Out of the 270 souls who had been on the Dodington for that was the East Indiamans name Webb was one of just twenty-three to have been spared. Others included Jones, who had also been deposited on the shore, John Collett, the second mate (but not his wife, whose body was found washed up nearby), Richard Topping, the carpenter, ten sailors and three out of the ninety-five soldiers. They found themselves stranded on an uninhabited island, barely six miles from the mainland at the eastern end of Algoa Bay. How this band of castaways endured on Bird Island for seven months while they fashioned from the wreckage a sloop that they called the Happy Deliverance their adventures, quarrels and feuds, and their eventual voyage in this makeshift vessel to Madagascar and safety is itself a great survival story.

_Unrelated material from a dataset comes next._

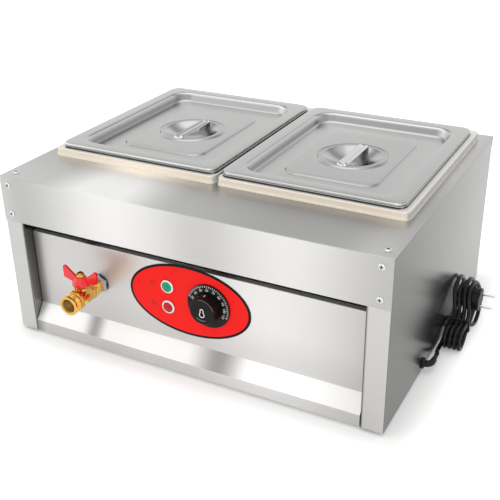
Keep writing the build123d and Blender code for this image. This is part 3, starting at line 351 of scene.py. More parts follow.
# Painted shadow: the edges of the rim, which lie in the gap under the lid, are darkened
panPaintedShade = [(upward, 0.268, 0.012, facing, -0.9) for facing in (front, right, left, (0, 1, 0))]
# Painted light on the collars: painted shade on faces to the right, and a faint painted highlight along the front near
# the top
collarPaintedLight = [
    (acrossY, 0, everywhere, right, -0.25),
    (upward, 0.257, 0.006, front, 0.06),
]
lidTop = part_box("left_lid")[1].z
# Painted light on the lids: painted shade on the tray walls, a painted highlight along the front edge, and darker flats
lidPaintedLight = [
    (upward, lidTop - 0.0095, 0.0085, right, -0.56),
    (upward, lidTop - 0.0095, 0.0075, left, -0.10),
    (upward, lidTop - 0.0016, 0.0034, front, 0.65),
    (upward, lidTop - 0.0108, 0.0022, top, -0.10),
    (acrossX, 0, everywhere, top, -0.09),
]
looks = {
    "deck": steel(
        "deckSteel", (0.53, 0.527, 0.522), 0.34, alongX, bands=(5, 0.6, 0.6), bandDepth=0.05, seed=2.3,
        paintedLight=deckPaintedLight,
    ),
    # Painted shade: the side sheets' steel gets a darker colour, for the darker room it mirrors
    "side": steel(
        "sideSteel", (0.27, 0.268, 0.263), 0.24, alongY, bands=(1, 2.5, 2.5), bandDepth=0.10, seed=5.1,
        paintedLight=sidePaintedLight,
    ),
    # A lighter copy of the side steel, which carries the left side's painted light
    "leftSide": steel(
        "leftSideSteel", (0.37, 0.368, 0.362), 0.24, alongY, bands=(1, 2.5, 2.5), bandDepth=0.10, seed=1.1,
        paintedLight=innerWallPaintedLight,
    ),
    # The ledge's glow is a painted reflection
    "panel": steel(
        "panelSteel", (0.72, 0.712, 0.705), 0.40, alongX, streak=0.04, bands=(4, 1, 1.5), bandDepth=0.05, bump=0.03,
        paintedLight=panelPaintedLight, metallic=0.7, glow=(0.035, 0.06, sloped, 0.12),
    ),
    # The collars' warm front is a painted reflection
    "collar": steel(
        "collarSteel", (0.80, 0.775, 0.74), 0.30, alongX, streak=0.04, bandDepth=0.04, bump=0.03, paintedLight=collarPaintedLight,
        metallic=0.15, reflectedTint=((1.0, 0.88, 0.74), front),
    ),
    "lid": steel(
        "lidSteel", (0.60, 0.60, 0.60), 0.23, alongX, streak=0.05, bands=(4, 4, 4), bandDepth=0.08, seed=3.7, bump=0.03,
        paintedLight=lidPaintedLight,
    ),
    "pan": steel("panSteel", (0.66, 0.66, 0.66), 0.26, alongX, bandDepth=0.08, seed=1.2, paintedLight=panPaintedShade),
    "tank": steel("tankSteel", (0.40, 0.40, 0.40), 0.42, alongX, bandDepth=0.15, seed=8.4),
    "element": polishedMetal("elementSteel", (0.22, 0.22, 0.22), 0.45, contrast=0.3),
    "strap": polishedMetal("strapSteel", (0.74, 0.74, 0.74), 0.16),
    "nut": polishedMetal("nutSteel", (0.60, 0.60, 0.62), 0.16),
    "bolt": polishedMetal("boltSteel", (0.85, 0.85, 0.85), 0.16),
    "recess": plastic("recessShadow", (0.05, 0.05, 0.05), 0.7),
    "chrome": polishedMetal("chrome", (0.82, 0.82, 0.83), 0.10),
    "brass": polishedMetal("brass", (0.80, 0.48, 0.12), 0.15, contrast=0.25),
    # Painted shade: a dark brass for the inside of the bore and its thread
    "brassPaintedShade": polishedMetal("brassPaintedShade", (0.30, 0.16, 0.04), 0.30, contrast=0.25),
    "copper": polishedMetal("copper", (0.76, 0.42, 0.27), 0.30, contrast=0.2),
    "enamel": plastic("redEnamel", (0.86, 0.010, 0.016), 0.22, coat=0.6, contrast=0.10, bump=0.03),
    "dial": plastic("dialBlack", (0.007, 0.007, 0.007), 0.45, specular=0.22),
    "knob": plastic("knobBlack", (0.005, 0.005, 0.005), 0.28, specular=0.20),
    # Painted highlight: a grey for arcs that stand in for glints on the knob
    "knobPaintedHighlight": plastic("knobPaintedHighlight", (0.14, 0.14, 0.14), 0.30, coat=0.3),
    "white": plastic("printWhite", (0.90, 0.90, 0.90), 0.45, contrast=0.04, bump=0.02),
    "ink": plastic("printBlack", (0.03, 0.01, 0.01), 0.45, contrast=0.05, bump=0.02),
    "innerBlack": plastic("innerPlastic", (0.06, 0.06, 0.06), 0.5),
    "block": plastic("blockPlastic", (0.70, 0.67, 0.58), 0.45),
    "seat": plastic("seatWhite", (0.80, 0.80, 0.78), 0.4),
    "rubber": plastic("footRubber", (0.02, 0.02, 0.02), 0.65, size=1500, bump=0.25),
    "cord": plastic("cordBlack", (0.004, 0.004, 0.004), 0.27, size=700, contrast=0.25, specular=0.32),
    "plug": plastic("plugBlack", (0.005, 0.005, 0.005), 0.42, size=1200, contrast=0.2, bump=0.15, specular=0.30),
    "plate": printedPlate(),
    "greenLens": lensMaterial("greenLens", (0.0, 0.10, 0.045), (0.003, 0.46, 0.20), "power_lamp_lens"),
    "redLens": lensMaterial("redLens", (0.16, 0.001, 0.003), (0.66, 0.008, 0.014), "heating_lamp_lens"),
}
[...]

The Dodington disaster echoed from London to Bengal. As well as troops for Robert Clives latest campaign to drive the French from India, the East Indiaman had been carrying military hardware and bullion; Clive, indeed, had intended taking passage on the Dodington himself and had only switched to the Stretham at the last moment. Navigational experts were summoned to consider this shocking circumstance and how to avoid any repetition of it. Already there was a strong suspicion that British maps, based on the Portuguese Roteiro chart drawn up almost two centuries earlier, were lethally flawed in showing the coast of south-east Africa some degrees west of its true position. Fundamentally, however, the wreck was found to have been a consequence of the very erroneous reckoning of the ships position. Whereas the chief mate Jones had calculated it as 13 45e of Cape Agulhas, later observations had found it to be no more than 7e. The Dodington had been set on too northerly a course too early.